The front part of Porta Napoli is long and narrow, with tables along the wall on the left side, and a small, but very pretty white granite counter, that seats about 8 on the right, that also serves as the bar. Pota Napoli has a modern tasteful ambiance, with a subdued, neutral color scheme with lots of grays, whites, and wood tones. The wood fired oven is clad in bright red tiles and while not exactly front and center, you can’t miss it when you enter the restaurant. It’s off to the side just past the counter, and it’s the centerpiece of the establishment, as it should be in a place that specializes in Neapolitan style pizza.

I ordered a glass of wine, and looked over the menu. I was at the end of the counter with the oven and prep area just to my left, and asked the gentleman who was the pizzaiolo about the fried pizza. I immediately noticed he had an Italian accent and started peppering him with questions about his journey to the States. He’s young, just 29. He met an American 6 years ago who was living briefly in Italy. They became boyfriend and girlfriend and he immigrated here to be with her. That he’s a genuine and recent Italian immigrant making pizzas in an Italian restaurant, only added to the ambiance and authenticity of the place, and it was fun to chat with him, while I stuffed my face full of pizza.

Their fried pizza is basically a savory pizza fritte. The dough is lightly, and very briefly fried, then it’s topped, and finished in the wood oven.

This creates a crust that is crispy and crunchy, while still having the chew that you expect of a wood fired pizza. It really does taste like a pizza fritte without the powdered sugar, but because it’s also baked in the wood oven, it has more depth of flavor and crisps up quite a bit. It’s not doughy like fried dough is. You can taste the oil, and it’s apparent the dough has been fried, but it’s not greasy, or oily in any way.

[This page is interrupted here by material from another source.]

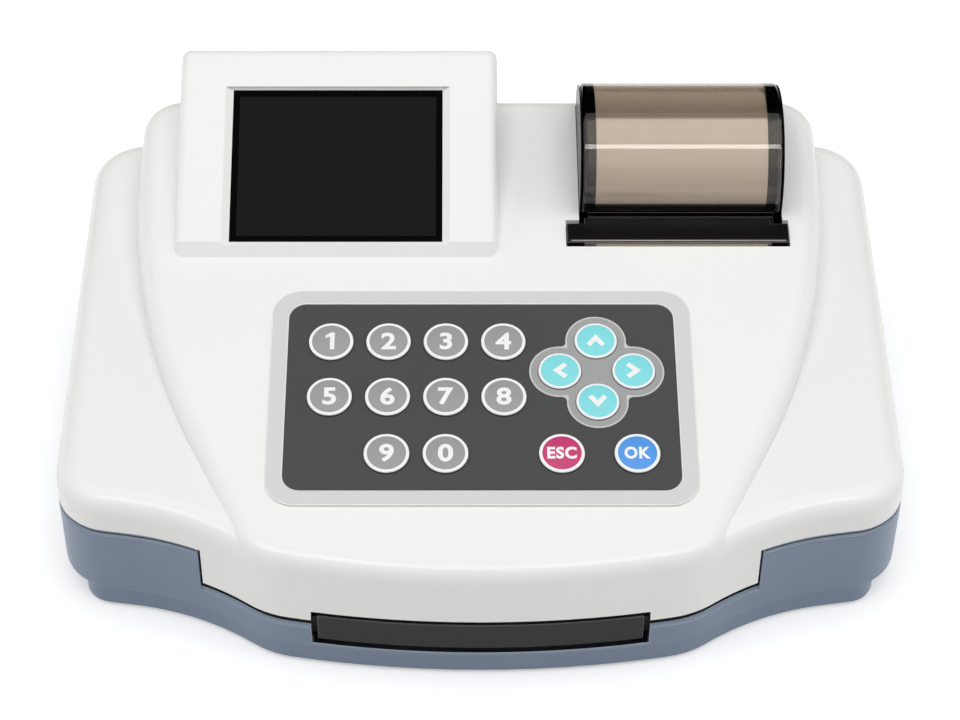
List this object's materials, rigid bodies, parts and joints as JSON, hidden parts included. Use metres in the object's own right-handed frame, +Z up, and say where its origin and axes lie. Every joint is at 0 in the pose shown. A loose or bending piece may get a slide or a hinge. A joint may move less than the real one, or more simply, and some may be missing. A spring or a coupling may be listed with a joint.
{
  "type": "urine analyzer",
  "caption": "Tabletop urine strip analyzer: raised tilted screen, sloped keypad deck over low side wings, clear-domed roll printer and a front strip tray on a two-tier base.",
  "frame": {"origin": "middle of the standing area, at the level of the soles of the feet", "axes": "+X to the right as seen from the keypad side, +Y towards the rear, +Z up"},
  "size_m": [0.27, 0.1911, 0.1042],
  "materials": {
    "white_cover": "glossy moulded",
    "blue_base": "satin moulded",
    "screen_glass": "gloss, dark tinted",
    "display_module": "matt",
    "silver_trim": "satin silver",
    "charcoal_panel": "matt",
    "grey_pad": "satin",
    "grey_key": "satin",
    "cyan_key": "satin",
    "magenta_key": "satin",
    "blue_key": "satin",
    "silicone": "matt",
    "circuit_board": "satin",
    "foot_rubber": "matt",
    "screw_steel": "plated",
    "black_front": "satin",
    "tray_white": "satin",
    "insert_white": "satin",
    "reference_white": "matt",
    "rack_plastic": "satin",
    "motor_steel": "satin",
    "chassis_black": "matt",
    "lens_glass": "polished",
    "connector_black": "satin",
    "connector_steel": "plated",
    "rocker_black": "satin",
    "printer_black": "satin",
    "thermal_paper": "matt paper",
    "core_board": "matt",
    "smoked_cover": "gloss, smoke tinted",
    "shaft_steel": "polished",
    "blade_steel": "bright",
    "platen_rubber": "matt",
    "head_ceramic": "satin"
  },
  "bodies": {
    "housing": {"upper_shell": "white_cover", "screen_hood": "white_cover", "screen_window": "screen_glass", "lcd_panel": "display_module", "keypad_frame": "silver_trim", "keypad_panel": "charcoal_panel", "arrow_pad": "grey_pad", "key_mat": "silicone", "key_board": "circuit_board", "lower_shell": "blue_base", "base_plate": "blue_base", "rubber_feet": "foot_rubber", "case_screws": "screw_steel", "tray_motor": "motor_steel", "tray_chassis": "chassis_black", "optics_head": "chassis_black", "optics_lens": "lens_glass", "optics_board": "circuit_board", "main_board": "circuit_board", "serial_port": "connector_black", "usb_port": "connector_steel", "power_inlet": "connector_black", "switch_housing": "connector_black", "roll_cradle": "printer_black", "hinge_pin": "shaft_steel", "printer_motor": "motor_steel", "print_head": "head_ceramic", "paper_web": "thermal_paper"},
    "key_1_cap": {"key_1": "grey_key"},
    "key_2_cap": {"key_2": "grey_key"},
    "key_3_cap": {"key_3": "grey_key"},
    "key_4_cap": {"key_4": "grey_key"},
    "key_5_cap": {"key_5": "grey_key"},
    "key_6_cap": {"key_6": "grey_key"},
    "key_7_cap": {"key_7": "grey_key"},
    "key_8_cap": {"key_8": "grey_key"},
    "key_9_cap": {"key_9": "grey_key"},
    "key_0_cap": {"key_0": "grey_key"},
    "key_up_cap": {"key_up": "cyan_key"},
    "key_down_cap": {"key_down": "cyan_key"},
    "key_left_cap": {"key_left": "cyan_key"},
    "key_right_cap": {"key_right": "cyan_key"},
    "key_esc_cap": {"key_esc": "magenta_key"},
    "key_ok_cap": {"key_ok": "blue_key"},
    "tray": {"tray_front": "black_front", "strip_tray": "tray_white", "strip_insert": "insert_white", "reference_pad": "reference_white", "tray_rack": "rack_plastic"},
    "tray_pinion_wheel": {"tray_pinion": "rack_plastic"},
    "roll": {"paper_roll": "thermal_paper", "roll_core": "core_board"},
    "door": {"printer_cover": "smoked_cover", "door_bar": "printer_black", "tear_blade": "blade_steel"},
    "platen": {"platen_roller": "platen_rubber", "platen_shaft": "shaft_steel", "platen_gear": "rack_plastic"},
    "printer_drive": {"printer_gear": "rack_plastic"},
    "rocker": {"power_rocker": "rocker_black"}
  },
  "joints": [
    {"name": "key_1_press", "type": "slide", "parent": "housing", "child": "key_1_cap", "axis": [0, 0.1908, -0.9816], "range_m": [0, 0.0008], "stiffness_N_per_m": 600, "springref_m": -0.0005},
    {"name": "key_2_press", "type": "slide", "parent": "housing", "child": "key_2_cap", "axis": [0, 0.1908, -0.9816], "range_m": [0, 0.0008], "stiffness_N_per_m": 600, "springref_m": -0.0005},
    {"name": "key_3_press", "type": "slide", "parent": "housing", "child": "key_3_cap", "axis": [0, 0.1908, -0.9816], "range_m": [0, 0.0008], "stiffness_N_per_m": 600, "springref_m": -0.0005},
    {"name": "key_4_press", "type": "slide", "parent": "housing", "child": "key_4_cap", "axis": [0, 0.1908, -0.9816], "range_m": [0, 0.0008], "stiffness_N_per_m": 600, "springref_m": -0.0005},
    {"name": "key_5_press", "type": "slide", "parent": "housing", "child": "key_5_cap", "axis": [0, 0.1908, -0.9816], "range_m": [0, 0.0008], "stiffness_N_per_m": 600, "springref_m": -0.0005},
    {"name": "key_6_press", "type": "slide", "parent": "housing", "child": "key_6_cap", "axis": [0, 0.1908, -0.9816], "range_m": [0, 0.0008], "stiffness_N_per_m": 600, "springref_m": -0.0005},
    {"name": "key_7_press", "type": "slide", "parent": "housing", "child": "key_7_cap", "axis": [0, 0.1908, -0.9816], "range_m": [0, 0.0008], "stiffness_N_per_m": 600, "springref_m": -0.0005},
    {"name": "key_8_press", "type": "slide", "parent": "housing", "child": "key_8_cap", "axis": [0, 0.1908, -0.9816], "range_m": [0, 0.0008], "stiffness_N_per_m": 600, "springref_m": -0.0005},
    {"name": "key_9_press", "type": "slide", "parent": "housing", "child": "key_9_cap", "axis": [0, 0.1908, -0.9816], "range_m": [0, 0.0008], "stiffness_N_per_m": 600, "springref_m": -0.0005},
    {"name": "key_0_press", "type": "slide", "parent": "housing", "child": "key_0_cap", "axis": [0, 0.1908, -0.9816], "range_m": [0, 0.0008], "stiffness_N_per_m": 600, "springref_m": -0.0005},
    {"name": "key_up_press", "type": "slide", "parent": "housing", "child": "key_up_cap", "axis": [0, 0.1908, -0.9816], "range_m": [0, 0.0008], "stiffness_N_per_m": 600, "springref_m": -0.0005},
    {"name": "key_down_press", "type": "slide", "parent": "housing", "child": "key_down_cap", "axis": [0, 0.1908, -0.9816], "range_m": [0, 0.0008], "stiffness_N_per_m": 600, "springref_m": -0.0005},
    {"name": "key_left_press", "type": "slide", "parent": "housing", "child": "key_left_cap", "axis": [0, 0.1908, -0.9816], "range_m": [0, 0.0008], "stiffness_N_per_m": 600, "springref_m": -0.0005},
    {"name": "key_right_press", "type": "slide", "parent": "housing", "child": "key_right_cap", "axis": [0, 0.1908, -0.9816], "range_m": [0, 0.0008], "stiffness_N_per_m": 600, "springref_m": -0.0005},
    {"name": "key_esc_press", "type": "slide", "parent": "housing", "child": "key_esc_cap", "axis": [0, 0.1908, -0.9816], "range_m": [0, 0.0008], "stiffness_N_per_m": 600, "springref_m": -0.0005},
    {"name": "key_ok_press", "type": "slide", "parent": "housing", "child": "key_ok_cap", "axis": [0, 0.1908, -0.9816], "range_m": [0, 0.0008], "stiffness_N_per_m": 600, "springref_m": -0.0005},
    {"name": "tray_slide", "type": "slide", "parent": "housing", "child": "tray", "axis": [0, -1, 0], "range_m": [0, 0.075]},
    {"name": "tray_pinion_spin", "type": "hinge", "parent": "housing", "child": "tray_pinion_wheel", "pos_m": [0.044, -0.0635, 0.02745], "axis": [1, 0, 0], "range_deg": [-597, 1]},
    {"name": "roll_spin", "type": "hinge", "parent": "housing", "child": "roll", "pos_m": [0.0674, 0.066, 0.0784], "axis": [1, 0, 0], "continuous": true},
    {"name": "door_swing", "type": "hinge", "parent": "housing", "child": "door", "pos_m": [0.0674, 0.0913, 0.0788], "axis": [-1, 0, 0], "range_deg": [0, 85]},
    {"name": "platen_spin", "type": "hinge", "parent": "door", "child": "platen", "pos_m": [0.0674, 0.0346, 0.064], "axis": [1, 0, 0], "continuous": true},
    {"name": "printer_gear_spin", "type": "hinge", "parent": "housing", "child": "printer_drive", "pos_m": [0.0325, 0.0346, 0.048], "axis": [1, 0, 0], "continuous": true},
    {"name": "power_rock", "type": "hinge", "parent": "housing", "child": "rocker", "pos_m": [0.072, 0.0906, 0.0222], "axis": [0, 0, 1], "range_deg": [0, 16]}
  ],
  "couplings": [
    {"joint": "tray_pinion_spin", "follows": "tray_slide", "rad_per_m": -138.89},
    {"joint": "platen_spin", "follows": "roll_spin", "ratio": -5.625},
    {"joint": "printer_gear_spin", "follows": "roll_spin", "ratio": 2.2011}
  ]
}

You’d expect the bottom crust to be similar to pan pizza, but it’s not, and I think its better. Pan pizzas tend to be oily, and doughy, but the bottom crust of Porta Napoli’s fried pizza is all crunch and quite chewy. The picture to the right is of the end crust, but the bottom crust is similar, and you can see the tiny bubbles created during frying. It crisps up in the oven and that creates a wonderful and unique texture.

This has to be one of the most unique pizzas I’ve eaten. Like I said, it’s not a gimmick. Frying the dough makes for a very good pizza and the frying is not superfluous, it serves a purpose.

I’d love to see something like this in Albany. To my knowledge no one in the area is doing anything like it. I can’t imagine it would be difficult to do, as I’m sure nearly all pizzerias also have fryers. It would just be a matter of investing a little time to perfect it before putting it on the menu. If you know anyone that owns, runs, or works in a pizza place or restaurant, do me a favor, and mention this to them. Perhaps one will pick up the baton, and Albany will have its very own version of fried pizza.


3 thoughts on “Pizza Pilgrimage II – Fried Pizza

  1. My grandpa and mom used to make these in a wok (well then bake them a couple of minutes). The ones they made were small, like the size of 2 iPhones side by side.

    I was waiting for a pizza at Prima Pizza in Niskayuna last night and noticed they had pizza fritta on the menu under appetizers (!menu/c21ei). Fun fact I didn't know until yesterday: the people who run Prima also run Anna's Wood Fired.)